You must have given much thought to the investigation of images, memory, and experience. What conclusions have you arrived at concerning the connection between them, and particularly in relation to the sometimes more difficult or complex images that you choose to depict?
When I started looking at these images I was collecting, I thought that I was interested in them for really abstract reasons, and how they suggested things in shape and form about abstract painting. But I came to realize over time—I’ve been [painting representationally] for about 8 or 9 years now—that I was, and I am, very involved in the content as well. But I think in the larger sense it’s really about how do we receive this imagery, what do we think about it? How does it shape how we visualize the world around us, what do we remember and why?

In painting them, it’s like representing them another way, and also slowing them down. I guess I want to paint them in a way that’s more open-ended, that one can enter into them your own way and reflect on them. And you’ll notice that in many of my paintings there are a lot of white spaces—I work with a resist—played against the color and the space. The information is there, but it’s not entirely illustrated for you. It’s suggestive so you can move into the paintings in a more visual and emotional and experiential way.

I’m interested in this large world, and how contemporary painting can engage the world, but also engage with the history of painting, with abstraction, with images, and how can you put all of those things together in a way that’s interested – and sometimes is works, and sometimes it doesn’t.

Pamela Wilson-Ryckman, The Exchequer, 2010 | Watercolor on paper, 21 x 30 inches. Courtesy the artist.

Do you ever use your own photographs for your paintings?
I do. When I started to work representationally again, which was in 1999, it started with working from my own photographs. I began thinking: What do I look at? What do I see? I was just photographing things around me, and at the time it felt kind of silly, but I think it’s really the thing that led me to where I am now.

So your history as a painter is based in abstraction?
It’s always swung back and forth. Initially when I was in school I was painting abstractly. I went to school as an undergrad here at Berkeley, even though I’m originally from New York. I came back out [to California] in 1999. I also went through a long period where I was working as a scenic artist. I painted sets for the Santa Fe Opera for a number of years, and I started painting landscape out there.

Even though it felt very disconnected from my life in New York and how I thought of myself as an artist, it was a real foundation for the work I’m doing now, because all of my recent watercolor work basically deals with landscape, including the urban landscape. I think that the urban landscape is interesting to address with watercolor because so much of the history of watercolor is about the pastoral, and much more quiet and meditative subject matter. It interests me to use what seems like such a fragile and delicate medium with such a difficult, sometimes violent and complex subject matter.

Pamela Wilson-Ryckman, Downtown, 2010 | Watercolor on paper, 21 x 30.25 inches. Courtesy the artist.

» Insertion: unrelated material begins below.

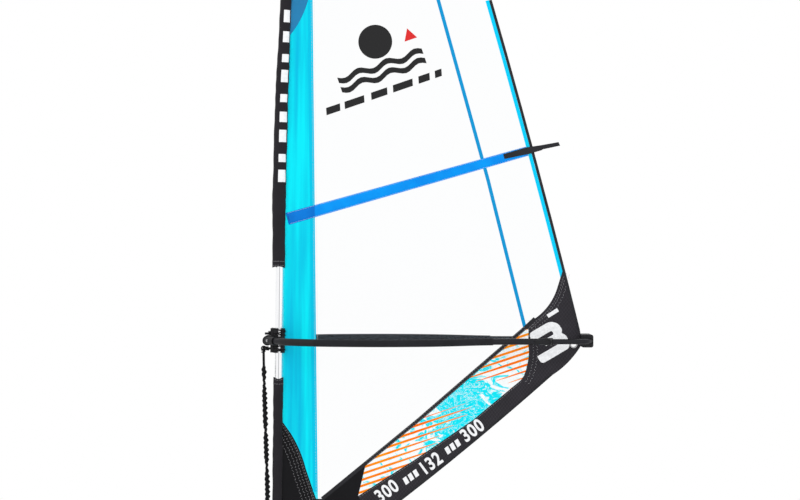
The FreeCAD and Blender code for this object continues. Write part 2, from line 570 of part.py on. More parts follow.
def make_uphaul():
    wire, radii = rounded_wire(UPHAUL_ROUTE)
    rope = swept(wire, UPHAUL_R)
    print("uphaul bend radii", radii, "length", round(wire.Length, 1))
    print("uphaul volume", round(rope.Volume), "section x length",
          round(math.pi * UPHAUL_R ** 2 * wire.Length))
    nodes["uphaul_line"] = rope
    ring = Part.makeTorus(8, 2.2, V(-35.1, 0, 289.2), V(0.65, 0, 0.76))
    nodes["uphaul_hook"] = ring.fuse(rod(2.2, (-43, 0, 292), (-43, 0, 296)))


def main():
    make_mast()
    make_extension()
    make_collar()
    make_base()
    make_panels()
    make_tapes()
    make_battens()
    make_sleeves()
    make_boom_head()
    make_front_bracket()
    make_arms()
    make_tail()
    make_uphaul()
    os.makedirs("parts", exist_ok=True)
    for name, shape in nodes.items():
        shape.exportStep("parts/" + name + ".step")
        state = "ok" if shape.isValid() and shape.Solids else "BROKEN"
        print(name, len(shape.Solids), round(shape.Volume), state)


main()
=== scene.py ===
"""Looks of the windsurf rig, in metres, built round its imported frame."""

import json
import math

import bmesh
import bpy
import numpy as np
from mathutils import Matrix, Vector


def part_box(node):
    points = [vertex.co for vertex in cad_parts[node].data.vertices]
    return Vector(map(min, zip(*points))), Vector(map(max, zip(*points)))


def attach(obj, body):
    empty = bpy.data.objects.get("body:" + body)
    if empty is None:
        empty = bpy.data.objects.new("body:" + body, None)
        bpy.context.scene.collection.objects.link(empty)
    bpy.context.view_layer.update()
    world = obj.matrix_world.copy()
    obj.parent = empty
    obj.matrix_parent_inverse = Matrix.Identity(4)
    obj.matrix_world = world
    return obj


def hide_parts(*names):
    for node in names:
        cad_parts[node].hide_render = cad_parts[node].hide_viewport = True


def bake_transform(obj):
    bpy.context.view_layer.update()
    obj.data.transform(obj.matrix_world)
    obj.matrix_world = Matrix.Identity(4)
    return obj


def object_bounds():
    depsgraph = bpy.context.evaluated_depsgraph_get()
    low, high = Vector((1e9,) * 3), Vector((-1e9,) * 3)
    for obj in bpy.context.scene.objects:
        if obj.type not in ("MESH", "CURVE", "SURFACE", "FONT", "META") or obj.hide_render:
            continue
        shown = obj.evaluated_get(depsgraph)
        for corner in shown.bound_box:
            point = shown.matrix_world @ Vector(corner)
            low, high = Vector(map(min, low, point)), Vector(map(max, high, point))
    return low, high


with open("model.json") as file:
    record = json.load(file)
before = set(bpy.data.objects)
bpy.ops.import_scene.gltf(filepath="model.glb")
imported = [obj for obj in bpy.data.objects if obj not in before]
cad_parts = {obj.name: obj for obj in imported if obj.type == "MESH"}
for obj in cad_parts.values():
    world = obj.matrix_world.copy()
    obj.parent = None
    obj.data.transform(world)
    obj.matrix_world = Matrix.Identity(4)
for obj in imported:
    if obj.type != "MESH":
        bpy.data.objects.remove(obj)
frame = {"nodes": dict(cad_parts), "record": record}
cad_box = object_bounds()
nodes = frame["nodes"]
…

Are there artists that have inspired you in the past, that inspire you now?
I think Luc Tuymans and Marlene Dumas, and Peter Doig. Those artists that were working figuratively, that I really began to learn about in the 90s, had a big impact on me, and I think probably gave me more confidence about going in that direction with my work.

But then there’s another other set of artists that have also inspired me. Joan Mitchell has always been a really important painter for me, and when I was very young, Richard Diebenkorn. I grew up in New York, so abstract expressionism was a big thing, particularly when I was first going to school, so I think that really shapes my thinking as much as these more recent artists.

Now that you say Diebenkorn, some of the lighting and colors and shapes in your landscapes remind me of his Berkeley or Ocean Park series.
When I was in school here in the late 70s I saw a lot of those, but also when I was growing up in Manhattan in the 60s he was showing all of that Ocean Park stuff at Knoedler, and I would go to those shows with my father.

As you go forward, do you think you’ll continue to use images drawn from the media?
Yes, and I’ve been doing that right now. I can’t decide if I want to do anything with the Japan [earthquake and tsunami] or not. When I look at the images, it's just so overwhelming. With the other subjects maybe there was a kind of distance from them, so I felt like I could find a way in. I’ve been playing with this large painting on the wall, and it’s not from an image, it’s from my memory of what I’ve seen. I was thinking of all those images that we all saw; that video clip of the wave coming in. I’ll play with it, and maybe I’ll keep it, maybe I’ll throw it away.

In general, I think I’m drawn to images that seem kind of mundane, but are actually more complex, and the more you look, the more you can pick out multiple figures. That’s the kind of image that becomes really engaging, that things are kind of buried in, and as you start to pull it apart, you realize there’s a lot more information there.


Nadiah Fellah is a curatorial assistant at the San Francisco Museum of Modern Art (SFMOMA).